# STCA, Jan 22, 2011, Fayette County Lake Tournament



## parttime (Nov 21, 2010)

Alright, our next tournament will be on Fayette County Lake. It is our second and last open tournament. Come on out, fish with us and maybe pocket some cash. At the very least you'll meet a great bunch of people and make some new friends.
Info so far -> http://www.southtexascatfish.org/id17.html


----------



## wshniwasfshn (Oct 14, 2010)

At which boat ramp with this all take place? Fayette isnt too far from me, I think I'm in!


----------



## parttime (Nov 21, 2010)

Prairie park. Come on out, it's a good time.


----------



## wshniwasfshn (Oct 14, 2010)

Absolutely. Hopefully the weather is nice. Last time on fayette it was extremely windy, and there isnt really anywhere to go for protection.. I have never fished a tourney before but Im certainly going to make it to this one.

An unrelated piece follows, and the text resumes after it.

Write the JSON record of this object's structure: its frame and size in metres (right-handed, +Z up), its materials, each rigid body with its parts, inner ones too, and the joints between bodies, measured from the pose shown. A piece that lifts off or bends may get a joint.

If anything I'll get to see some more experienced folks than I and can learn a few things


----------



## parttime (Nov 21, 2010)

Sounds good, just read through the tournament rules on the site and come out and have some fun. I have never fished Fayette, so you got an advantage on me there.


----------



## wshniwasfshn (Oct 14, 2010)

Haha no worries im not pulling any blue whales from the deeps.


----------



## Jeff G (May 18, 2010)

Thanks for the info . Just wondering with how hot that the water gets in the summer if there are any blues in that lake and if so of any size . We fished for them this summer and all we caught was channel cats .


----------



## wshniwasfshn (Oct 14, 2010)

Jeff G said:


> Thanks for the info . Just wondering with how hot that the water gets in the summer if there are any blues in that lake and if so of any size . We fished for them this summer and all we caught was channel cats .


TPWD site says they stocked it with blues, but when I posted on here about going to Fayette, everyone said that was false, its all channel.

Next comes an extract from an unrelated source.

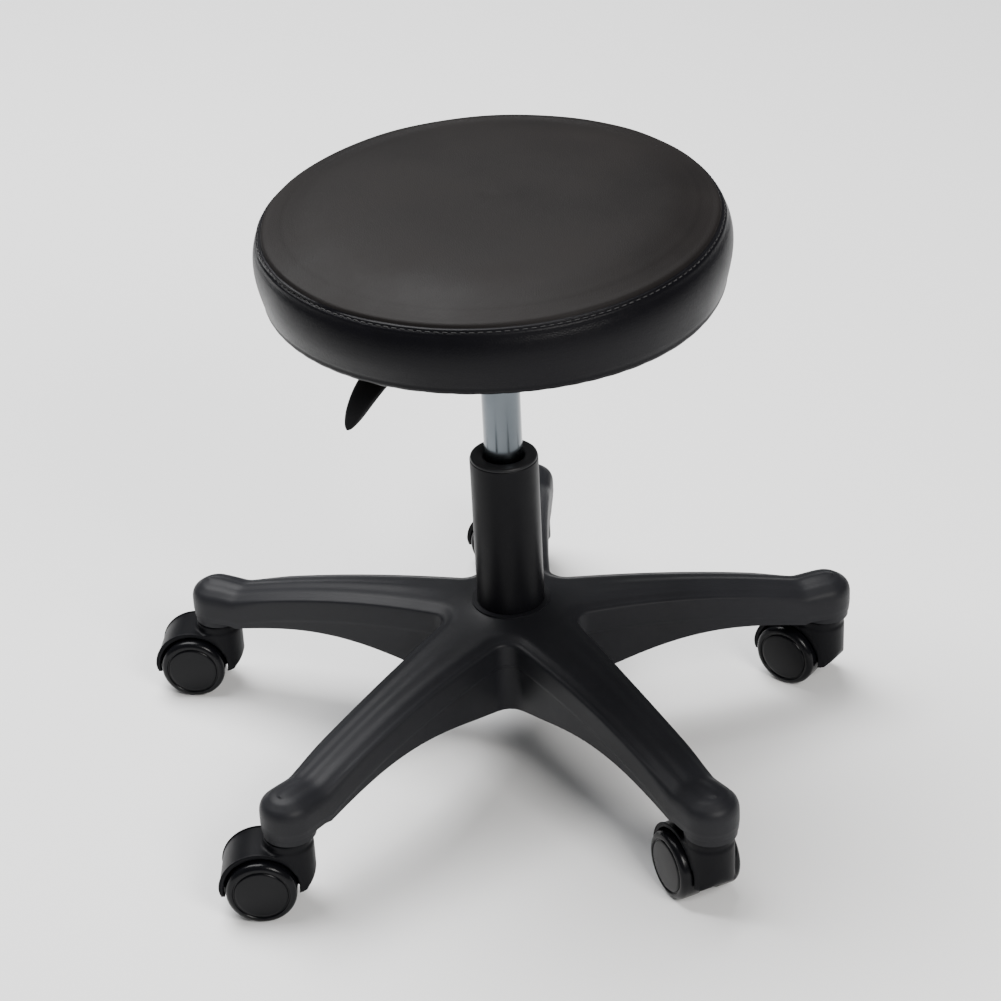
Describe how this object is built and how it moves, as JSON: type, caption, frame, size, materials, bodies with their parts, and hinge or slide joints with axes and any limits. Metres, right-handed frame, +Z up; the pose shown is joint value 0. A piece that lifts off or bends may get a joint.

The water is warm year round, but im not sure how that affects the fish


----------



## parttime (Nov 21, 2010)

I've been told by many who fish it that there are no blues. I'm not sure that is due to water temps though. Calaveras is a powerplant lake as well and gets very hot with temps over 100 degrees in the summer and it still has a good population of blues. During the tourney I will be focusing on finding the big channel cats.


----------



## texasGG (Mar 12, 2007)

No blues in Fayette. There used to be but for whatever reason there aren't any more. TPWD should really just stop putting out fishing reports on area lakes. They are never even close to whats really going on. They don't even keep up with what kind of fish are in the lakes or water temp's on the lakes. Very poor job on their part. I've written them about it. There response is they don't have anyone on Fayette to give them accurate weekely reports. Then just stop putting inacurate reports....


----------



## wshniwasfshn (Oct 14, 2010)

texasGG said:


> No blues in Fayette. There used to be but for whatever reason there aren't any more. TPWD should really just stop putting out fishing reports on area lakes. They are never even close to whats really going on. They don't even keep up with what kind of fish are in the lakes or water temp's on the lakes. Very poor job on their part. I've written them about it. There response is they don't have anyone on Fayette to give them accurate weekely reports. Then just stop putting inacurate reports....


AMEN!


----------



## parttime (Nov 21, 2010)

texasGG said:


> There response is they don't have anyone on Fayette to give them accurate weekely reports. Then just stop putting inacurate reports....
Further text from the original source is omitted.